There was scepticism and resistance from the beginning. The civil servants, mainly teachers, have insisted on the cash demand. That the bonus is a "right" as said by the President. They are demanding it as an entitlement, as something legally enforceable without alternative or substitute. Even when there is no cash.

The trouble with this approach is that students become pawns when teachers threaten to go on strike. When they ultimately do go on strike, Government can't turn around and fire them for demanding what it called "a right". Parents and guardians who pay the fees are blackmailed and forced to take sides.

Those parents and guardians sometimes happen to be teachers themselves and have a direct interest in both the children and the bonus payment.

But why are "civil servants" rejecting residential stands? It is a truism that a majority of them live in rented accommodation, because of low salaries.

There are a number of plausible explanations.

First, they simply want what is due to them. The bonus is treated the same way as a basic salary. Even when there is plenty evidence that Government has no money, witness the delays in the payment of obligatory monthly salaries. Some still believe money is hidden somewhere.

Second, civil servants don't believe Government is sincere about giving them residential stands. And there has been no attempt to demonstrate that this is feasible under the housing delivery policy initiative as projected in Zim-Asset, which itself takes it from the national Constitution where Government is enjoined to provide shelter as "a human right", not a bonus, which should be negotiated under the rubric of Results-Based Management or subject to capacity to pay – a latitude available to Government in the Constitution.

Third, it doesn't help Government's case that some if not all teachers' union leaders are no longer practising teachers. They are founders and employees of the unions. They have a stake and jobs to protect otherwise they lose relevance. Those jobs are paid for from teachers' monthly contributions which can afford them better salaries and allow them to purchase houses and set up more profitable enterprises. They don't require Government's help to acquire residential stands. They must be seen to earn their keep.

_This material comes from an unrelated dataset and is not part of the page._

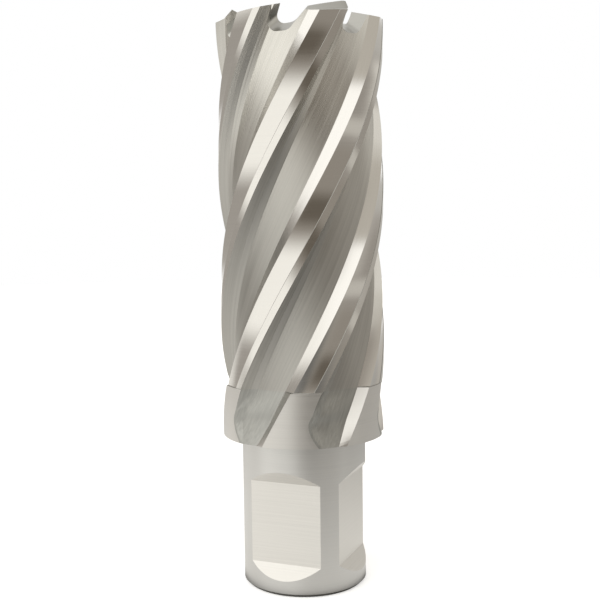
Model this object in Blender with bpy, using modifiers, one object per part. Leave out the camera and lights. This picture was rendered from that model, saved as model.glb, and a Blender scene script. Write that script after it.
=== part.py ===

Such intermediaries cannot be trusted to explain the difference between a $500 once-off bonus and a life-changing investment in a residential stand.

Which can also be sold for a higher price later, after a token payment compared to prices on the open market. How far can a $500 bonus go? In short, are civil servants, who include teachers, the army and the police, being told the full story by the mediators — the unions?

Fourth, and this is scary, which is why I wouldn't classify it as plausible: Is it possible that 17 years into the land reform programme, civil servants in particular and Zimbabweans in general, are still sold to the oppositional illusion that we are better off as servants than as own masters? That we are better off as lodgers than as owners of real estate? That civil servants are better off with a once-off bonus payment than getting a residential stand?

What would such a mentality tell us about our understanding of the STEM initiative and the purpose of university education? All that investment to produce more job-seekers in an era of technology where teachers, drivers and cooks may soon be "obsolete", to use Donald Trump's view of Nato?

Fifth, is there a possibility that the union leaders, not being civil servants themselves, have decided, taking bona fide civil servants along, to go political?

The insistence on a cash payment where there is no cash is to fix the Government? That might explain the interest in the teachers' bonus issue by political pressure groups such as # Tajamuka and National Vendors Union of Zimbabwe. Otherwise how does one link the civil servants' genuine demand for their bonus and threat of a strike action with their sudden endorsement by  # Tajamuka and its demand for President Mugabe to step down?

The teachers must be wary that their cause is not hijacked for devious ends, unless that is the mandate they have given to the union leaders.

Back to desperate Tsvangirai

Tsvangirai has only one, and last, bite at the cherry.

Tsvangirai has apparently concluded his "successful" charm offensive of the provinces. But the silence on the coalition "theme" must tell us that kite won't fly. Otherwise he would have been very bullish. That has bred a sense of desperation, yes, troubling desperation.

The feedback from his captured media is to change tack. And that tack is to make a free and fair election unimaginable if not impossible. The message being sent to outsiders, even to Trump who complained about the US election being rigged against him, is that Zanu-PF has already rigged the 2018 harmonised elections.

The rest of us don't know the date of the elections yet, but are being told part of the rigging is that President Mugabe has been endorsed as the Zanu-PF candidate at the age of 93. That is not fair. How can he compete against a 'youth' like Tsvangirai? Surely that can't make for a level playing field.

More seriously, the usual crescendo about violence has picked tempo. The rural areas are terrified and petrified. Traditional leaders who all along supported Zanu-PF because they wanted their land back, now we are told no longer want land but Tsvangirai.

And remember who was making noise about ward-based voting and the need for biometric voter registration! The MDC-T and its NGO allies. Now Tsvangirai tours the country to solicit for people's views on a coalition, and instead he is told no, that's not the problem. The biggest is that voters fear voting in the ward makes them easy targets for violence. Worse, the BVR will expose where they put their X in the secret ballot box.

For these and other reasons too numerous to mention, concludes Mr Tsvangirai, Mugabe should not be the Zanu-PF presidential candidate next year otherwise he has every genuine fear to lose.